Didn’t we have a lovely time, the day we went to Wantage?!

 Let me give you some advice. If you’re ever thinking of going to Wantage, don’t. If you’re ever considering staying in the Bear Hotel, maybe you should also consider shooting yourself. You’re likely to get a similar amount of pleasure from each and shooting is a bit more exciting.

The Bear happens to be the only hotel in Wantage, which is why I’ve just spent four days staying there. From the outside it looks decent enough, a fairly pleasant old building with a pub on the ground floor. The pub is to be fair perfectly adequate. The food is passable and the barman has a good sense of humour and let me have my lemonades on the house :)  But the hotel itself is a different story altogether.

Our adventure started when we checked into reception on Monday evening. Between two of us we had two rucksacks, two cases of clothes and two exceptionally heavy cases of files. We’d just dragged these halfway across Wantage because the hotel doesn’t have a car park, and thus were rather tired. Being informed that our rooms were on the second floor, we decided to take the lift.

The lift. It was easily located next to reception. We crammed ourselves into it, closed the doors and pressed the buttons. Nothing happened. Thankfully the doors opened again without a glitch. The receptionist saw us exiting it and helpfully informed us that it was out of order. Oh okay, we should have noticed that from the great big invisible out of order sign I guess.

No choice remained to us but to tackle the stairs. We could only carry one case at a time so we were both forced to make two trips to the second floor. Arriving panting at the stairwell for the second time, we set off in search of our rooms.

I strode off through the unlit lounge, opened the door at the far end and promptly fell down three steps which I must have been warned of by another invisible sign. I turned sharply to left, down a narrow corridor, round a corner and up three steps. Through a door, turn to the right, down three steps. At this point we met a man coming in the opposite direction. The corridor not being wide enough for two people to pass, he was forced to reverse all the way back to his room.

After this rather frustrating hike, we finally arrived at our rooms. The first thing I noticed about mine was that the door was secured only by a Yale lock, of the variety which even I can get through with a credit card. Upon opening the door, my second though was “Where’s my room?!” instead of being presented with a view of a bedroom, i found myself in yet another corridor. Turning right in this, I finally found the room.

On first glance it didn’t seem too bad. The bathroom wasn’t as clean as I would have liked a bathroom to be, but I wasn’t planning on using the shower anyway so it didn’t matter. The curtains were, I later discovered, very thin so that the room never got quite as dark as I prefer to comfortably sleep in, and my view was of Wantage police station which led to a bit of noise in the night when police cars set off to deal with incidents.

The walls were also paper thin. I mean I expect to hear a few TVs when I’m in a hotel, but this is the first time I’ve been able to hear the people in the room next door flick the light switch above the bed.

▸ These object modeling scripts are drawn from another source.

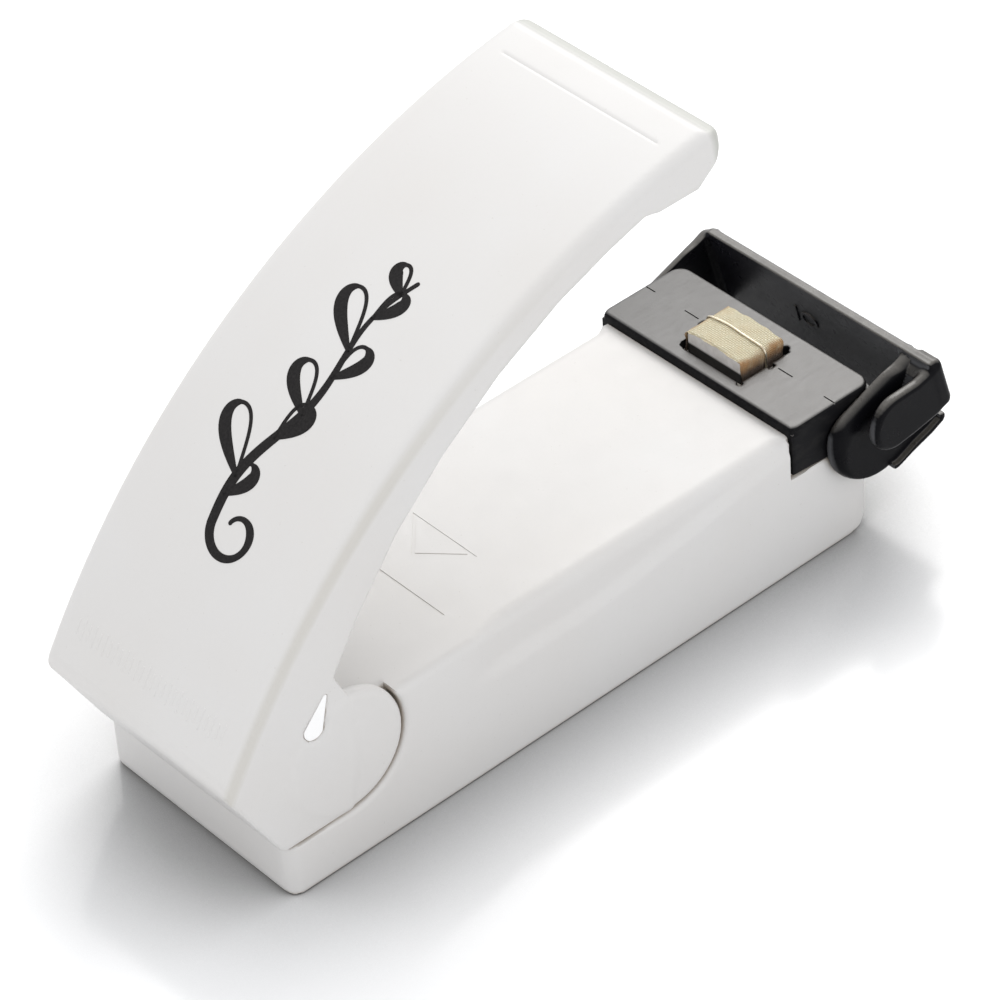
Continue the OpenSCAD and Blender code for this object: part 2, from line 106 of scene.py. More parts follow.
GROOVE = [(20.6, 83.4), (21.2, 81.17), (21.8, 83.4)]
# step under the tip, given in the closed pose
LEDGE = [(50.45, 34), (50.7, 32.4), (51.12, 31.38), (51.34, 31.21), (53, 30.19), (53, 34)]
# plane that ends the tip: x factor, z factor, distance
TIP_X, TIP_Z, TIP_DIST = math.sin(math.radians(97.6)), -math.cos(math.radians(97.6)), 39.355

ARM = [(50, 24), (61, 28), (62, 28), (62.9, 27.2), (66.6, 14.6), (66.2, 13.9), (64, 12.9),
       (57.1, 10.8), (50, 20)]
ARM_TOP = [(40, 20.1), (61.2, 27.9), (62, 28.05), (70, 28.05), (70, 0), (40, 0)]
WALL = [(60.8, 28), (62.1, 28.1), (62.9, 27.4), (66.6, 14.4), (66.2, 13.9), (64.5, 13.6)]
THUMB_TAB = [(58.5, 26.3), (61, 26.9), (62.6, 27.8), (63.1, 27.2), (65, 20.6), (64.6, 19.6),
             (62.6, 18.6), (58, 17.8)] + arc((54.4, 21.8), 4.4, 270, 90, 20)
TAB_WEB = [(62.9, 27.8), (62.0, 27.8), (61.0, 27.1), (59.6, 25.6), (58.4, 23.4), (57.6, 20.6),
           (57.2, 18.9), (60, 18.6), (65.1, 20.0)]


# ---------------------------------------------------------------- distance building blocks
# Signed distances are negative inside. They take grids or lists of points alike.
def outline(x, z, points):
    """Signed distance to a closed outline."""
    points = np.asarray(points, float)
    nearest, outside = None, None
    for i in range(len(points)):
        start_x, start_z = points[i]
        end_x, end_z = points[i - 1]
        edge_x, edge_z = end_x - start_x, end_z - start_z
        dx, dz = x - start_x, z - start_z
        along = np.clip((dx * edge_x + dz * edge_z)
                        / (edge_x * edge_x + edge_z * edge_z + 1e-12), 0, 1)
        squared = (dx - edge_x * along) ** 2 + (dz - edge_z * along) ** 2
        nearest = squared if nearest is None else np.minimum(nearest, squared)
        above, below, left = z >= start_z, z < end_z, edge_x * dz > edge_z * dx
        crosses = (above & below & left) | (~above & ~below & ~left)
        outside = crosses if outside is None else outside ^ crosses
    return np.where(outside, -1.0, 1.0) * np.sqrt(nearest)


def meet(a, b, radius):
    """Intersection with its edge rounded."""
    u, v = a + radius, b + radius
    inner = np.minimum(np.maximum(u, v), 0)
    return inner + np.hypot(np.maximum(u, 0), np.maximum(v, 0)) - radius


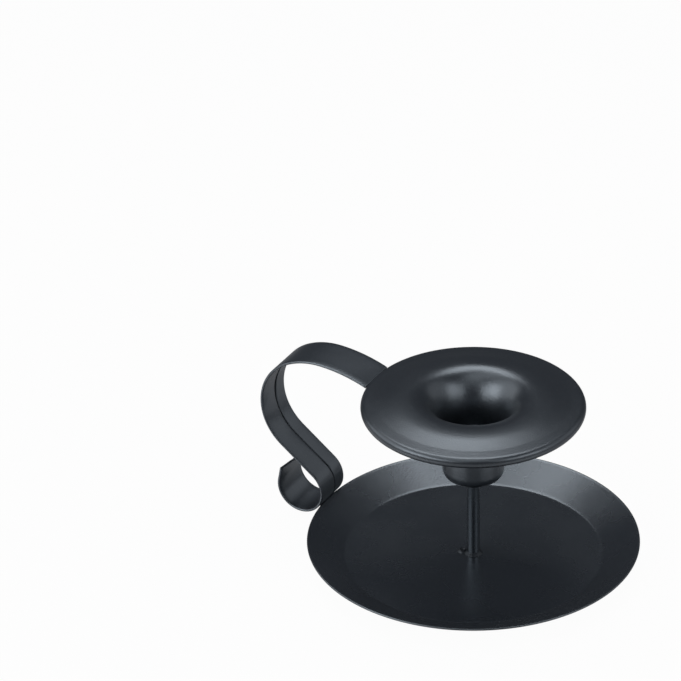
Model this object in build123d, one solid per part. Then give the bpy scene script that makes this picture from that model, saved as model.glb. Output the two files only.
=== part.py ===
from build123d import *
from math import cos, radians, sin, sqrt
import os

# A chamberstick in black coated sheet steel: a drip pan, a thin stem, a candle cup under a
# round drip disc, and a folded strap bent into a finger loop, all held together by welds.
# Z is up and the stem stands on the Z axis. The underside of the pan lies at Z = 0, and the
# strap reaches out towards -X. Lengths are in millimetres and angles in degrees.

# Drip pan, pressed from one round sheet
PAN_RIM_RADIUS = 64.5
PAN_FLOOR_RADIUS = 49.8
PAN_SHEET = 0.8
PAN_BEND_RADIUS = 2.0
PAN_FLANGE_ANGLE = 25.0

# Stem, a plain round rod between the pan and the cup
STEM_RADIUS = 2.5

# Candle cup, drawn from thin sheet; the bore takes a 22 mm dinner candle
CUP_OUTER_RADIUS = 12.0
CUP_SHEET = 0.6
CUP_BOTTOM_HEIGHT = 35.5
CUP_CORNER_RADIUS = 4.5
CUP_MOUTH_HEIGHT = 51.5

# Drip disc, with a collar that laps over the mouth of the cup and flares into a funnel
DISC_RIM_RADIUS = 43.15
DISC_SHEET = 0.8
COLLAR_LOW_EDGE = 47.0
COLLAR_STRAIGHT = 7.4
FUNNEL_THROAT_RADIUS = 20.8
FUNNEL_THROAT_ANGLE = 40.0
FUNNEL_CREST_RADIUS = 10.5
BROW_RADIUS = 31.5
BROW_ANGLE = 13.0
APRON_LENGTH = 5.26
COVE_RADIUS = 12.0
COVE_ANGLE = 3.4
ROLL_RADIUS = 2.2
ROLL_ANGLE = 230.0

# Strap handle, one sheet folded in from both edges so that it is two layers thick
STRAP_WIDTH = 17.4
STRAP_THICKNESS = 1.0
SEAM_OFFSET = 1.65
SEAM_WIDTH = 0.7
SEAM_DEPTH = 0.45
STRAP_SEAT_INSET = 0.85
STRAP_SEAT_RISE = 1.07
STRAP_START_ANGLE = 21.6
SHOULDER_RADIUS = 60.7
SHOULDER_ANGLE = 19.6
CROWN_RADIUS = 29.1
CROWN_ANGLE = 29.4
LOOP_RADIUS = 22.1
LOOP_ANGLE = 114.9
SCROLL_RADIUS = 9.6
SCROLL_ANGLE = 242.8
SCROLL_TIP = 5.4
SCROLL_TIP_SKEW = 2.6
RIM_BITE = 0.12

# Weld beads
BEAD_SWELL_SHARE = 0.45
FOOT_BEAD_LEG = 1.2
FOOT_BEAD_SPLAY = 1.5
HEAD_BEAD_LEG = 0.8
SPLASH_DISTANCE = 4.4
SPLASH_ANGLE = 195.0
SPLASH_RADIUS = 1.8
SPLASH_HEIGHT = 0.9
CRATER_RADIUS = 0.8
CRATER_DEPTH = 0.6
RIM_BEAD_RADIUS = 1.3
RIM_BEAD_LENGTH = 11.0
RIM_BEAD_DROP = 1.4
RIM_BEAD_INSET = 0.2
DISC_BEAD_RADIUS = 1.0
DISC_BEAD_LENGTH = 10.0
DISC_BEAD_DROP = 0.7
DISC_BEAD_INSET = 1.2

# Moves along a bent sheet, seen from the side, and the turn of a square corner
RUN = "run"
LEFT = "left"
RIGHT = "right"
RIGHT_ANGLE = 90.0


def side_step(start, heading, move, share=1.0):
    """Point and heading after a share of one move of the middle line of a sheet."""
    across, up = start
    if move[0] == RUN:
        length = move[1] * share
        place = (across + cos(radians(heading)) * length, up + sin(radians(heading)) * length)
        return place, heading
    side = 1.0 if move[0] == LEFT else -1.0
    radius, turn = move[1], side * move[2] * share
    centre = side_offset(start, heading, side * radius)
    return side_offset(centre, heading + turn, -side * radius), heading + turn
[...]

Despite this Monday night passed relatively without incident. It was Tuesday night when things got hairy.

I went to sleep about half twelve, having been busy offloading my work on Tim. At half one I was rudely awakened by knocking on my door. Now, when I say knocking, I don’t mean a little polite tapping. This was rather violent banging, accompanied by loud drunken shouts of “let me in!” Needless to say, I was rather frightened. I put the light on and made my way cautiously to the door. It was visibly vibrating from the force of the attack and I was kind of worried the lock might give way. There was no catch to drop and no heavy furniture I could move in front of it. The knocking got increasingly frenzied and the screaming increasingly animalistic, until finally the guy in the room next door opened up and informed his friend that he had the wrong door.

Phew. Or so I thought. It turned out the guys were very friendly indeed and I had several delightful hours listening to them alternately “interacting” and throwing up. Lovely :(

I must have fallen asleep at some point because I was woken again at half four by more banging at my door. I have no idea why. This repeated several times and in the end I was lying in bed with the light on holding a key in my hand, that being the best weapon I could muster. By the time morning came I was thoroughly exhausted and struggled to get through the day at work.

The next night was thankfully somewhat quieter, but I was annoyed by the fact that the bulb in my bathroom had died and no one was able to replace it for me. It was also irritating that when I ordered a continental breakfast I was informed in broken English that they didn’t have any this week.  The place is definitely a fire trap too. Had there been an emergency there is absolutely no way I would have found my way out of that maze of corridors, and the lack of fire instructions in my room must have been breaking the law.

You may think I was just exceptionally unlucky with my neighbours. BUT, a colleague of mine stayed in the same hotel last year and had a similar experience. Her room was on the ground floor opening onto the alleyway by the pub, and each night she had drunken people hammering on her door.

I spoke to someone at the client on Friday about where we’d been staying and his face was a picture of horror. He asked me how the fleas were. Apparently he’d put some American business visitors there last year and had to move them after two days. He said he wouldn’t stay there if you paid him.

One final point worth making is that this hotel isn’t even particularly cheap. At 65 quid a night, I’d rather stay in Fawlty Towers.